> [Extracted information]

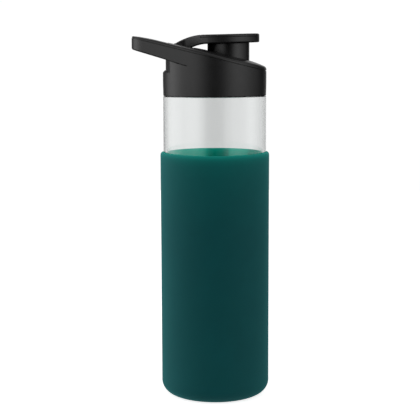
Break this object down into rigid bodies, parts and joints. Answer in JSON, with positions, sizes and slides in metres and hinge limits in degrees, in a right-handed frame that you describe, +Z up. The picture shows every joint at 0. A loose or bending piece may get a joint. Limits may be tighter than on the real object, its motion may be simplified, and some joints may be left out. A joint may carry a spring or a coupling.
{
  "type": "glass water bottle",
  "caption": "Clear glass drinking bottle in a green silicone sleeve, with a black screw lid, carry loop and flip-top spout.",
  "frame": {"origin": "centre of the flat base that the bottle stands on, on the bottle's axis", "axes": "+Z up along the bottle's axis; the carry loop reaches towards -X and the spout is offset towards +X"},
  "size_m": [0.0903, 0.072, 0.2401],
  "materials": {
    "clear_glass": "clear, polished",
    "green_silicone": "matte, fine-grained moulded silicone",
    "black_plastic": "satin moulded plastic",
    "liner_plastic": "satin moulded plastic",
    "clear_silicone": "translucent silicone",
    "cap_plastic": "satin moulded plastic",
    "cover_plastic": "satin moulded plastic",
    "grey_silicone": "matte silicone",
    "stainless_steel": "ground pin"
  },
  "bodies": {
    "bottle": {"glass_bottle": "clear_glass", "silicone_sleeve": "green_silicone"},
    "gasket": {"lid_gasket": "clear_silicone"},
    "lid": {"lid_shell": "black_plastic", "spout_liner": "liner_plastic", "hinge_pin": "stainless_steel"},
    "flip_top": {"flip_cap": "cap_plastic", "flip_cap_cover": "cover_plastic", "spout_plug": "grey_silicone"}
  },
  "joints": [
    {"name": "lid_lift", "type": "slide", "parent": "bottle", "child": "gasket", "axis": [0, 0, 1], "range_m": [0, 0.016]},
    {"name": "lid_unscrew", "type": "hinge", "parent": "gasket", "child": "lid", "pos_m": [0, 0, 0.2126], "axis": [0, 0, 1], "range_deg": [0, 720]},
    {"name": "flip_cap_hinge", "type": "hinge", "parent": "lid", "child": "flip_top", "pos_m": [-0.0245, 0, 0.2292], "axis": [0, -1, 0], "range_deg": [0, 105]}
  ],
  "couplings": [
    {"joint": "lid_lift", "follows": "lid_unscrew", "m_per_rad": 0.0012732}
  ]
}
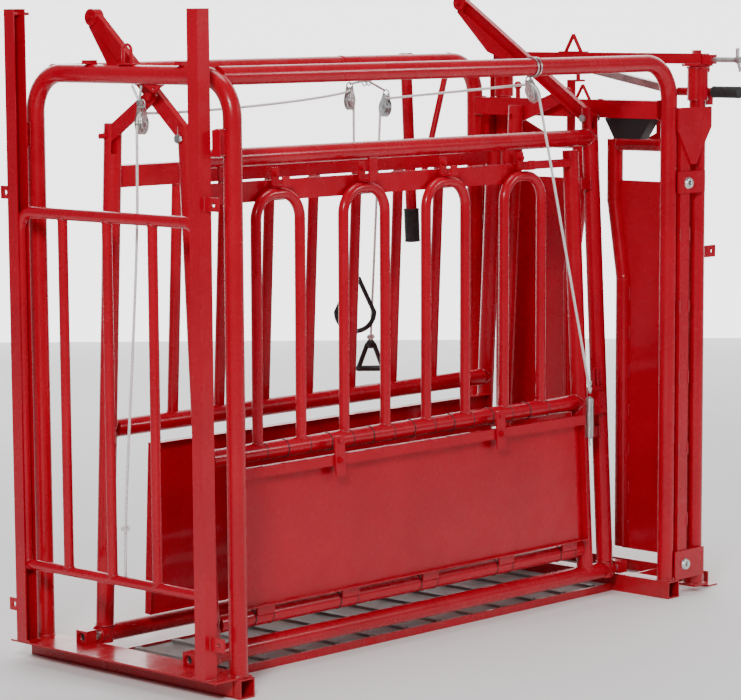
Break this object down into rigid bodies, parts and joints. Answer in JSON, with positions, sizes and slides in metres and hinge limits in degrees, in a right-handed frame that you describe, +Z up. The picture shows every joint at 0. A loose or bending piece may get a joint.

> [Task details]
Each line above must be printed exactly as it appears.

> [Finished task]
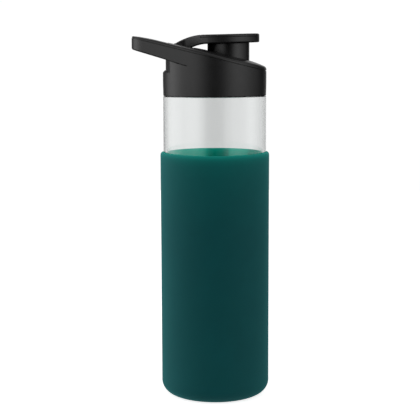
Break this object down into rigid bodies, parts and joints. Answer in JSON, with positions, sizes and slides in metres and hinge limits in degrees, in a right-handed frame that you describe, +Z up. The picture shows every joint at 0. A loose or bending piece may get a joint. Limits may be tighter than on the real object, its motion may be simplified, and some joints may be left out. A joint may carry a spring or a coupling.
{
  "type": "glass water bottle",
  "caption": "Clear glass drinking bottle in a green silicone sleeve, with a black screw lid, carry loop and flip-top spout.",
  "frame": {"origin": "centre of the flat base that the bottle stands on, on the bottle's axis", "axes": "+Z up along the bottle's axis; the carry loop reaches towards -X and the spout is offset towards +X"},
  "size_m": [0.0903, 0.072, 0.2401],
  "materials": {
    "clear_glass": "clear, polished",
    "green_silicone": "matte, fine-grained moulded silicone",
    "black_plastic": "satin moulded plastic",
    "liner_plastic": "satin moulded plastic",
    "clear_silicone": "translucent silicone",
    "cap_plastic": "satin moulded plastic",
    "cover_plastic": "satin moulded plastic",
    "grey_silicone": "matte silicone",
    "stainless_steel": "ground pin"
  },
  "bodies": {
    "bottle": {"glass_bottle": "clear_glass", "silicone_sleeve": "green_silicone"},
    "gasket": {"lid_gasket": "clear_silicone"},
    "lid": {"lid_shell": "black_plastic", "spout_liner": "liner_plastic", "hinge_pin": "stainless_steel"},
    "flip_top": {"flip_cap": "cap_plastic", "flip_cap_cover": "cover_plastic", "spout_plug": "grey_silicone"}
  },
  "joints": [
    {"name": "lid_lift", "type": "slide", "parent": "bottle", "child": "gasket", "axis": [0, 0, 1], "range_m": [0, 0.016]},
    {"name": "lid_unscrew", "type": "hinge", "parent": "gasket", "child": "lid", "pos_m": [0, 0, 0.2126], "axis": [0, 0, 1], "range_deg": [0, 720]},
    {"name": "flip_cap_hinge", "type": "hinge", "parent": "lid", "child": "flip_top", "pos_m": [-0.0245, 0, 0.2292], "axis": [0, -1, 0], "range_deg": [0, 105]}
  ],
  "couplings": [
    {"joint": "lid_lift", "follows": "lid_unscrew", "m_per_rad": 0.0012732}
  ]
}
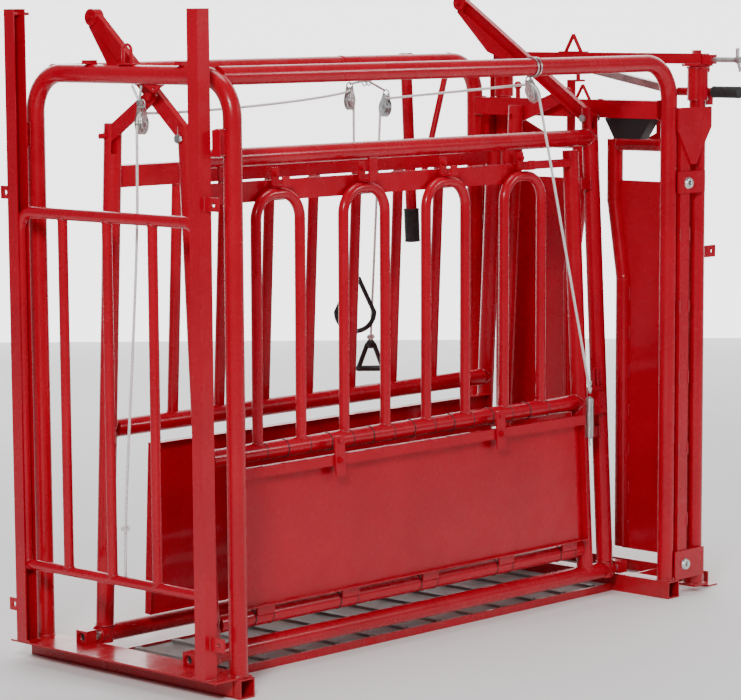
Break this object down into rigid bodies, parts and joints. Answer in JSON, with positions, sizes and slides in metres and hinge limits in degrees, in a right-handed frame that you describe, +Z up. The picture shows every joint at 0. A loose or bending piece may get a joint.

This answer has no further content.